You would think this is stupid. After all, if the Republican ploy works — if the economy crumbles and they gain control of the House and possibly the Senate, too — then the they will have an even-worse economic crisis on their hands that Republicans will be responsible for fixing. Ah, but that would be a problem only if they intended to fix it…
You see, the Republicans will eventually put more people to work, but only by eviscerating labor unions, minimum wage laws and worker protections so that employment levels technically go up but real income and quality of life for workers drastically declines. Meanwhile, conservative economic policies will concentrate more and more wealth in the hands of the richest of the rich. So in absolute terms GDP will rise, but the prosperity of average Americans will stagnate or drop. The GOP will not regret the continued rise of income inequality and the inability for regular folks to reach the American Dream. To the contrary: This was their elitist economic agenda all along.
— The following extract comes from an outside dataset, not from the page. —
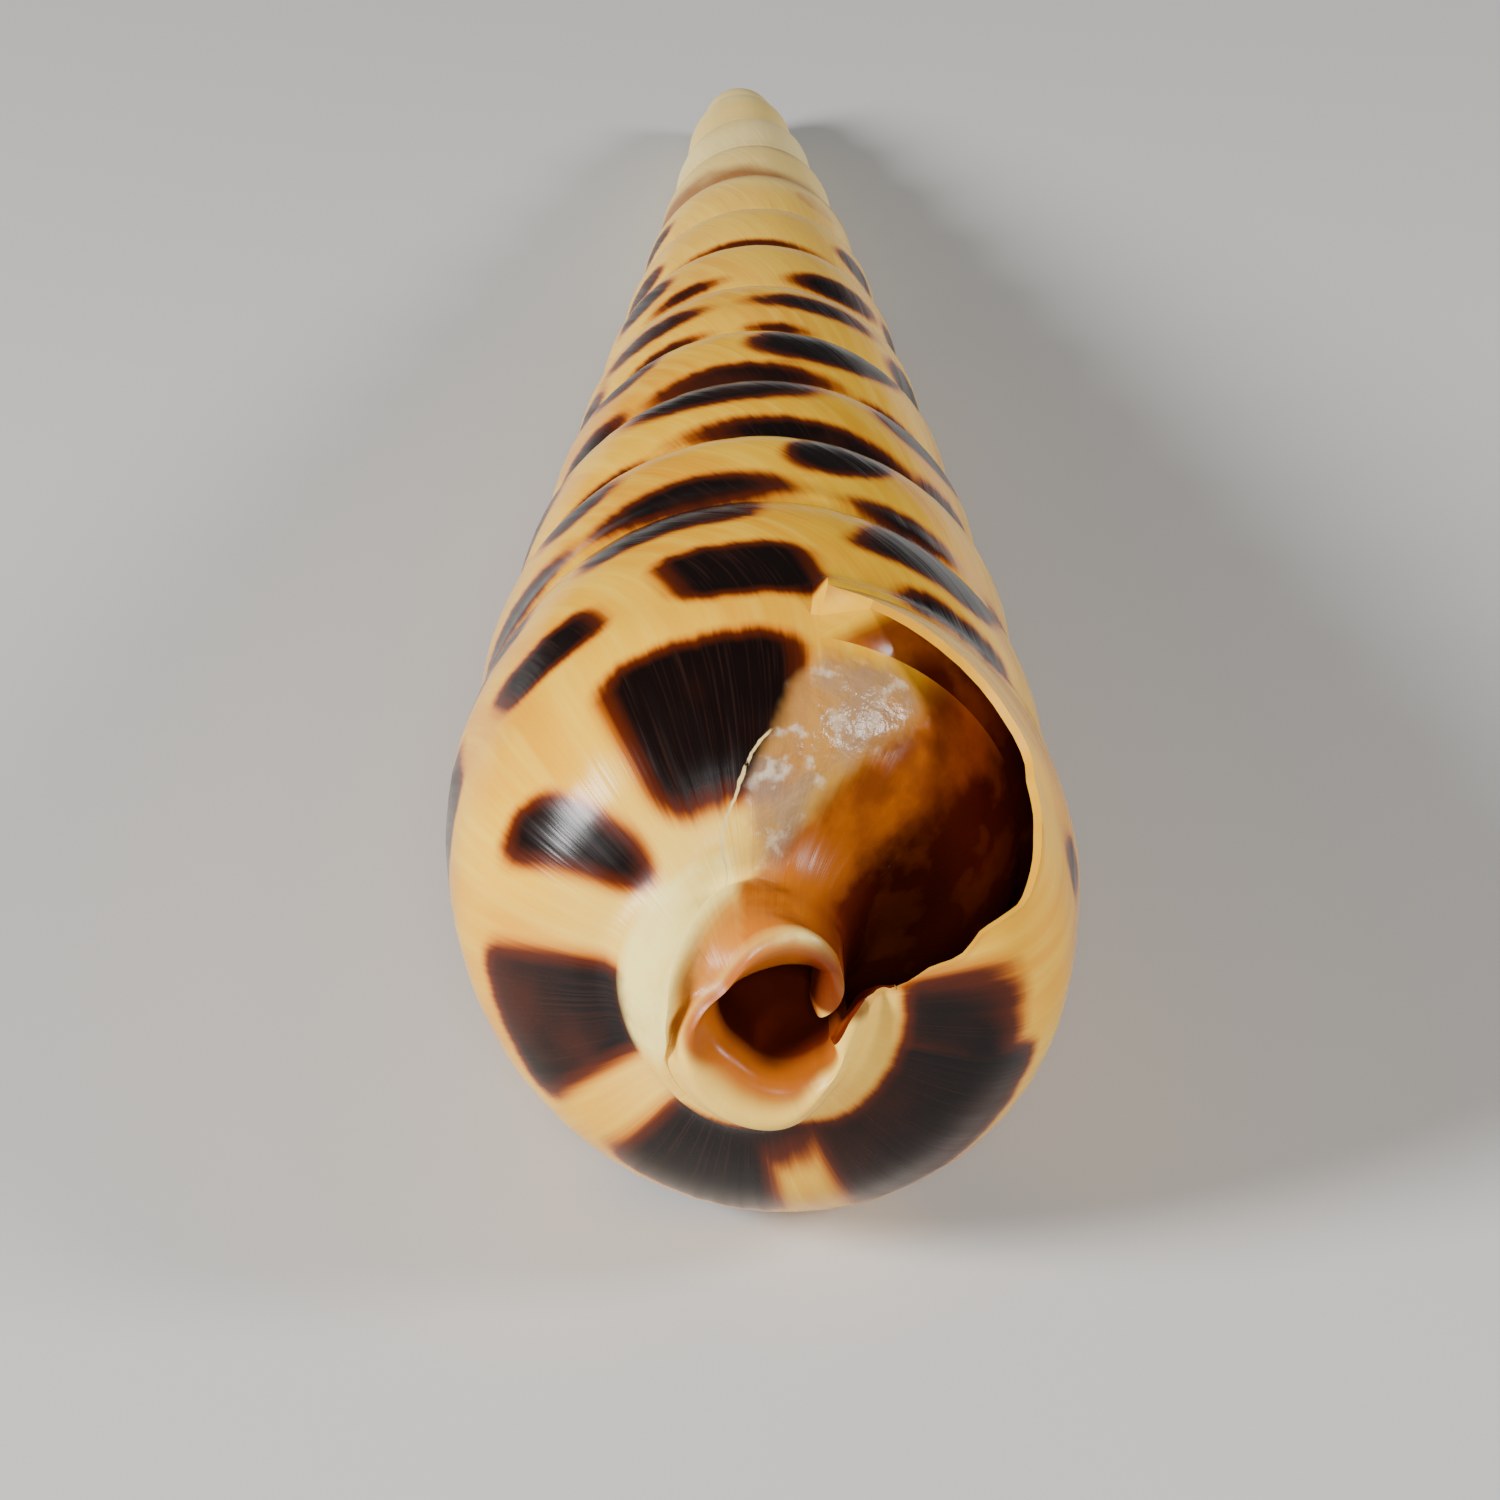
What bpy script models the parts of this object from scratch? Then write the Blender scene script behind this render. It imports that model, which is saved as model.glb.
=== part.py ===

Conservatives have designed and pursued an imbalanced, unjust, failed economy for the last 40 years. In fact, the good ol’ days of a “strong economy” to which Republicans want us to return is an economy where most Americans were working harder and harder for less and less while big business wrote the rules and the elite hoarded all the wealth. As the structural problems in our economy have compounded, the now “worse” economy is even better than elite Republicans could have dreamed — worsening levels of economic inequality with all spoils going to the already-spoiled AND political opportunism. To borrow President Obama’s metaphor, the Republicans didn’t just drive us into the ditch — they wanted us there all along.
Take the absurd Republican response to tax breaks for small businesses that Obama proposed this week. Republicans — while promoting themselves as the defenders of small business — have said that giving tax breaks to small business is bad policy and, instead, we should extend tax breaks for the richest of the rich. See, e.g., John McCain:
“Sen. John McCain (R., Ariz.), speaking on “Fox News Sunday,” suggested that the new proposals from the White House to spur small businesses wouldn’t do the job. “It isn’t going to resolve this incredible uncertainty out there that large and small businesses have about their financial future,” he said. “’The American people want us to stop spending, so let’s just give them some certainty. Let’s extend the existing tax cuts, and then let’s give some more tax breaks to small businesses and large, and then maybe the American people will have some confidence.””
But the fact is, tax cuts are a variation of spending. If the government has less money, it has to borrow money from somewhere else to cover existing commitments. So Republicans aren’t really talking about spending versus not spending, they’re arguing about who money should be spent on. Obama and the Democrats want government to help working people and small businesses. Republicans want government to help the richest of the rich.
An economy that only works for the richest of the rich is by definition a failure. Except if you’re the Republican Party. For the Republicans, our failing and unfair economy — like your enemy’s enemy — is the friend they’ve been seeking for a long, long time.